Business Briefs: Fed nominees slam Wells Fargo abuses

Business Briefs: Fed nominees slam Wells Fargo abuses

May 16th, 2018 by Staff and Wire Reports in Business Around the Region

Fed nominees slam Wells Fargo abuses

Two Federal Reserve nominees on Tuesday slammed Wells Fargo & Co., for its consumer abuses and indicated that they would have to see significant improvements before voting to lift a cap on the bank's growth.

"Just based upon the news accounts, which of course is all I have to go on, the activities of Wells Fargo in this domain are egregious and unacceptable and I was as shocked as anyone to read about it in the newspaper," said economist Richard Clarida, the nominee to be vice chairman of the Fed, at a Senate Banking Committee hearing.

"If I am confirmed and this matter came before me, as it looks like it would, I would certainly individually want to be absolutely convinced that appropriate steps had been taken and could be verified," he said in response to questioning from Sen. Jon Tester, D-Mont.

The other of President Trump's Fed nominees at the confirmation hearing, Kansas banking regulator Michelle Bowman, said she concurred with Clarida's answer.

"The actions of Wells Fargo were absolutely inappropriate and I would certainly want to make sure that any concerns are addressed by the bank prior to any discussion," she said.

In February, the Fed board voted unanimously to order Wells Fargo to cap its growth at the $1.95 trillion in assets reached at the end of last year and to improve its corporate governance in response to the creation of millions of unauthorized customer accounts and other consumer abuses. The consent order required Wells Fargo's board of directors to submit written plans to improve its oversight and risk management, which they did last month. An independent review by a third-party firm must be completed by Sept. 30 to determine how Wells Fargo is implementing the plans.

 

Clumpies among best ice cream shops

Clumpies in Chattanooga was named one of the nation's 31 best ice cream shops in America by Thrillist Food.

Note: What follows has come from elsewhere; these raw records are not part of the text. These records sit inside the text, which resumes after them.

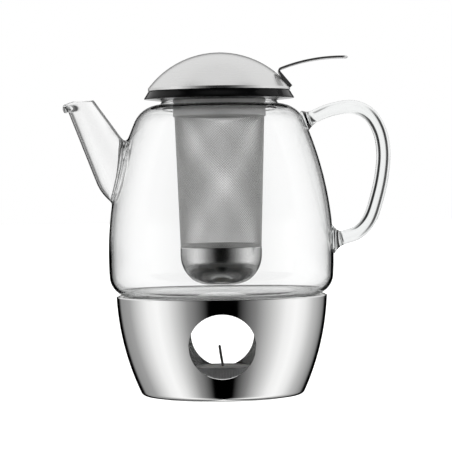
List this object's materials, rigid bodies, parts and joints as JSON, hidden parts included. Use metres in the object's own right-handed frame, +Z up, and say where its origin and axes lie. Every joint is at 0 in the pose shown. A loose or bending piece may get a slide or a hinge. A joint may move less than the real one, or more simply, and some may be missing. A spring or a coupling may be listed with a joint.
{
  "type": "glass teapot with infuser and tealight warmer",
  "caption": "Clear glass teapot with a hinged steel dome lid and a hanging mesh infuser, standing on a polished steel tealight warmer with round windows.",
  "frame": {"origin": "centre of the warmer's foot, on the table", "axes": "+Z up, -X towards the spout, +X towards the handle, -Y towards the front window"},
  "size_m": [0.1878, 0.129, 0.1968],
  "materials": {
    "polished_steel": "mirror polished stainless steel",
    "satin_steel": "satin stainless steel",
    "steel_mesh": "fine woven stainless wire",
    "tealight_foil": "thin drawn aluminium",
    "wax": "white paraffin wax",
    "wick_cotton": "braided waxed cotton",
    "clear_glass": "clear borosilicate glass",
    "black_plastic": "glossy black heat-proof plastic",
    "seal_silicone": "black silicone",
    "foot_rubber": "black non-slip silicone"
  },
  "bodies": {
    "stand": {"stand_shell": "polished_steel", "pot_rest_ring": "satin_steel", "tealight_locator": "satin_steel", "stand_foot_ring": "foot_rubber"},
    "tealight": {"tealight_cup": "tealight_foil", "tealight_wax": "wax", "tealight_wick": "wick_cotton", "wick_tab": "tealight_foil"},
    "pot": {"glass_body": "clear_glass", "glass_spout": "clear_glass", "glass_handle": "clear_glass"},
    "infuser": {"lid_ring": "black_plastic", "neck_gasket": "seal_silicone", "hinge_pin": "satin_steel", "strainer_collar": "satin_steel", "strainer_mesh": "steel_mesh", "strainer_cup": "polished_steel"},
    "lid": {"lid_dome": "satin_steel", "lid_lever": "satin_steel", "hinge_leaf": "satin_steel"}
  },
  "joints": [
    {"name": "pot_lift", "type": "slide", "parent": "stand", "child": "pot", "axis": [0, 0, 1], "range_m": [0, 0.1]},
    {"name": "infuser_lift", "type": "slide", "parent": "pot", "child": "infuser", "axis": [0, 0, 1], "range_m": [0, 0.12]},
    {"name": "lid_hinge", "type": "hinge", "parent": "infuser", "child": "lid", "pos_m": [0.0398, 0, 0.1729], "axis": [0, 1, 0], "range_deg": [0, 34]},
    {"name": "tealight_lift", "type": "slide", "parent": "stand", "child": "tealight", "axis": [0, 0, 1], "range_m": [0, 0.02]}
  ]
}
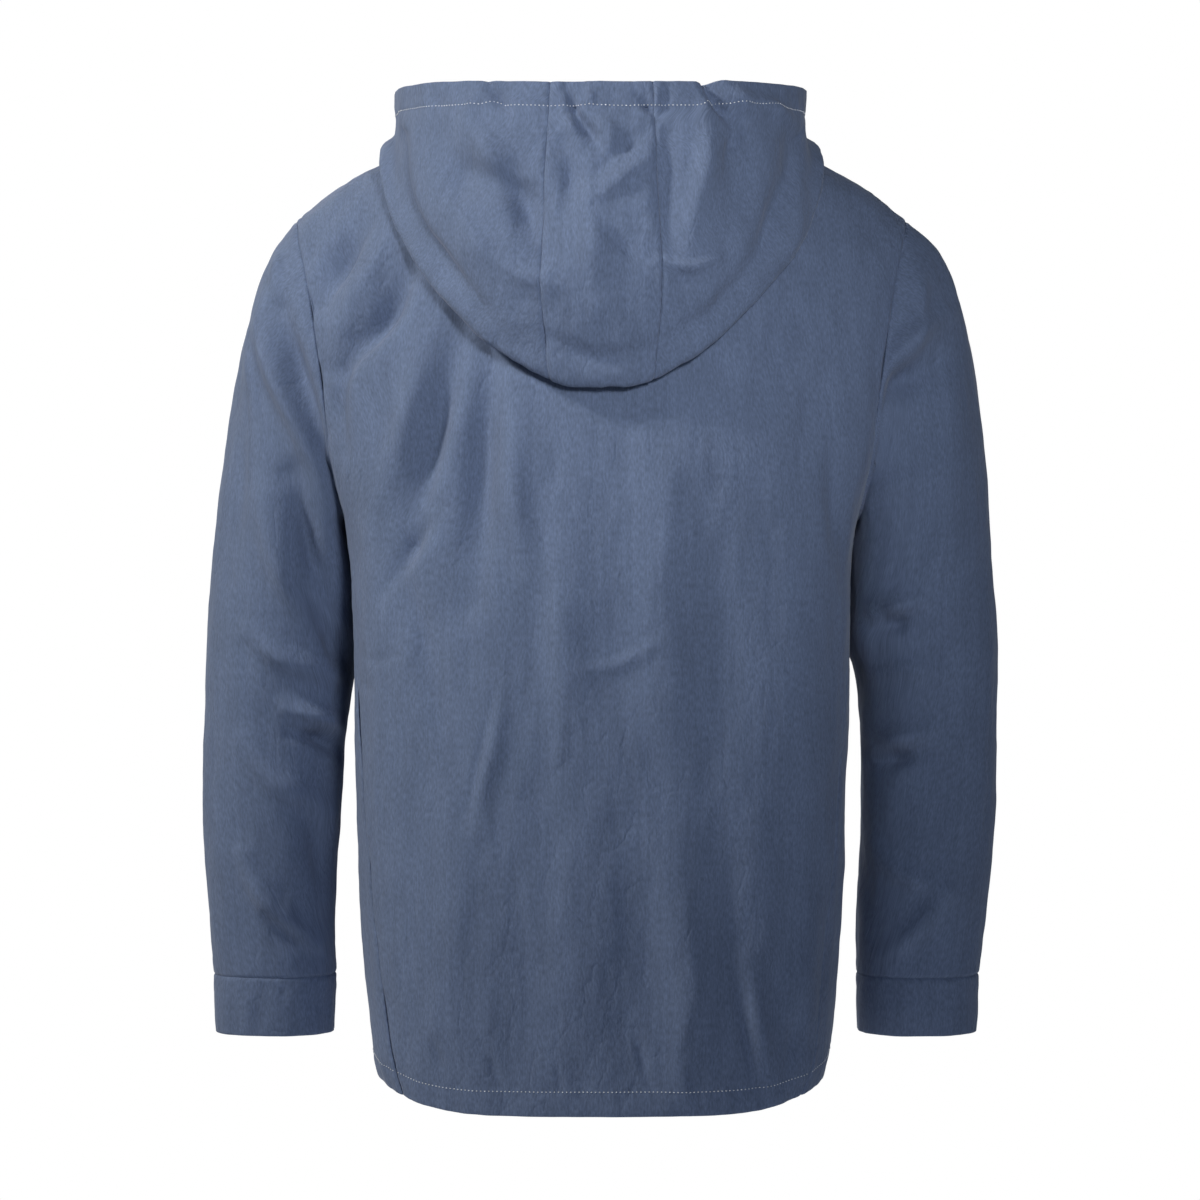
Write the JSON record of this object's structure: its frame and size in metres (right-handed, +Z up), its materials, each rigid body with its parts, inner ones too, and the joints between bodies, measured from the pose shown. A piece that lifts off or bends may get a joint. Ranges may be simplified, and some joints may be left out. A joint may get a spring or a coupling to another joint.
{
  "type": "zip-up hoodie",
  "caption": "Zip-up hoodie in smooth brushed cloth, filled out as worn, with its hood lowered at the back and a hinged zip pull.",
  "frame": {"origin": "middle of the neck opening, where the wearer's shoulders and neck hold the garment up", "axes": "+Z up, +Y behind the wearer, +X to the wearer's left"},
  "size_m": [0.6247, 0.3085, 0.7781],
  "materials": {
    "back": "brushed matt",
    "front_left": "brushed matt",
    "front_right": "brushed matt",
    "sleeve_left": "brushed matt",
    "sleeve_right": "brushed matt",
    "cuff_left": "brushed matt",
    "cuff_right": "brushed matt",
    "hood_center": "brushed matt",
    "hood_left": "brushed matt",
    "hood_right": "brushed matt",
    "zip_tape_left": "woven matt",
    "zip_tape_right": "woven matt",
    "zip_slider": "satin",
    "zip_pull": "satin",
    "zip_box": "satin"
  },
  "bodies": {
    "hoodie": {"back": "back", "front_left": "front_left", "front_right": "front_right", "sleeve_left": "sleeve_left", "sleeve_right": "sleeve_right", "cuff_left": "cuff_left", "cuff_right": "cuff_right", "hood_center": "hood_center", "hood_left": "hood_left", "hood_right": "hood_right", "zip_tape_left": "zip_tape_left", "zip_tape_right": "zip_tape_right", "zip_slider": "zip_slider", "zip_box": "zip_box"},
    "pull_tab": {"zip_pull": "zip_pull"}
  },
  "joints": [
    {"name": "pull_hinge", "type": "hinge", "parent": "hoodie", "child": "pull_tab", "pos_m": [0, -0.104, -0.0668], "axis": [-1, 0, 0], "range_deg": [0, 150]}
  ]
}
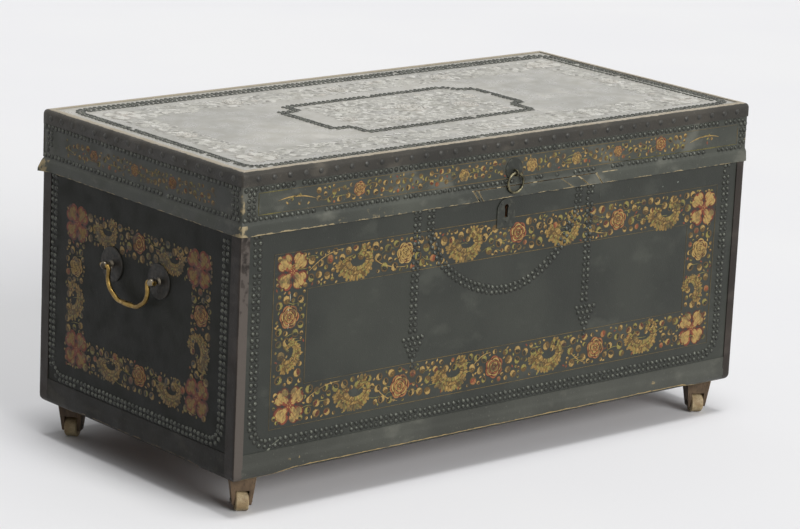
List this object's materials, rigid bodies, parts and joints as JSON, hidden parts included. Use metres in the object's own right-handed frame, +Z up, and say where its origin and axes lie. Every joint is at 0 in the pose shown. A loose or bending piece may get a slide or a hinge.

Thrillist said that Clumpies "still works in small batches, keeping things simple — mostly — with rich and creamy flavors, like chocolate chocolate chunk and butter pecan." Also, Thrillist said, Clumpies has the "not-so-simple with tongue-tingling, Pop Rock-infused Tutti Frutti ice cream."

On Friday, Clumpies will open its new Southside location at 1401 Market St. with an event from 4-9 p.m. Live music begins at 4 p.m. with performances from local artists Tryezz, The Party Truck, Superbody and others. The new shop doors open at 4:30 p.m., and everyone who attends the event receives a free ice cream cone or cup, with limited edition gifts for the first 50 guests in line, according to Clumpies.

 

Trump reforms IT administration

President Donald Trump is signing an executive order to try to reform the federal government's confounding information technology structure.

The White House says Trump will order agencies to strengthen the roles of their chief information officers, requiring that they report directly to the agency heads.

The order being signed Tuesday was developed by the Office of American Innovation, which is led by Jared Kushner. It is being cast by the White House as an effort to bring private-sector management principles to government. The White House says it is hoping to attract private-sector talent to the empowered roles and to give technical experts oversight of technical decisions.

The White House says the federal government spends roughly $90 billion annually on infrastructure technology, most of which goes to support antiquated systems.

 

EU gives subsidies to Airbus, WTO says

A World Trade Organization panel ruled Tuesday that the European Union continues to provide illegal subsidies to plane maker Airbus, the latest in a string of tussles between the European manufacturer and U.S. rival Boeing.

The decision by the WTO's appellate body comes as the Trump administration has exerted intense pressure on the Geneva-based organization over what the president alleges is its "unfair" treatment of the U.S.

The appellate body maintained an earlier WTO ruling that EU "launch aid" provided to Airbus had resulted in lost sales for Boeing in the twin-aisle and very-large aircraft markets. The ruling, which rejected some U.S. claims, was a relative U.S. victory on the question of EU aid for two aircraft: Airbus' 350XWB — a rival of Boeing's 787 — and the double-decker A380, which has eclipsed the Boeing 747 as the world's largest commercial passenger plane.

The WTO panel found that Airbus hasn't been in compliance with some of the trade body's rules since 2011. The decision means the U.S. can now ask an arbitrator to determine how much it can retaliate against the European bloc for failing to comply — raising a new question about how much Washington may recover from the EU through retaliatory tariffs.

Boeing alleges the EU has doled out more than $22 billion in illegal subsidies to Airbus, saying in a statement that the stage is now set for "the largest-ever WTO authorization of retaliatory tariffs" as early as next year. The Chicago-based plane maker didn't immediately indicate how it came up with that estimate.

The Trump administration appeared ready to call on the arbitrator to step in.

"This report confirms once and for all that the EU has long ignored WTO rules, and even worse, EU aircraft subsidies have cost American aerospace companies tens of billions of dollars in lost revenue," U.S. Trade Representative Robert Lighthizer said.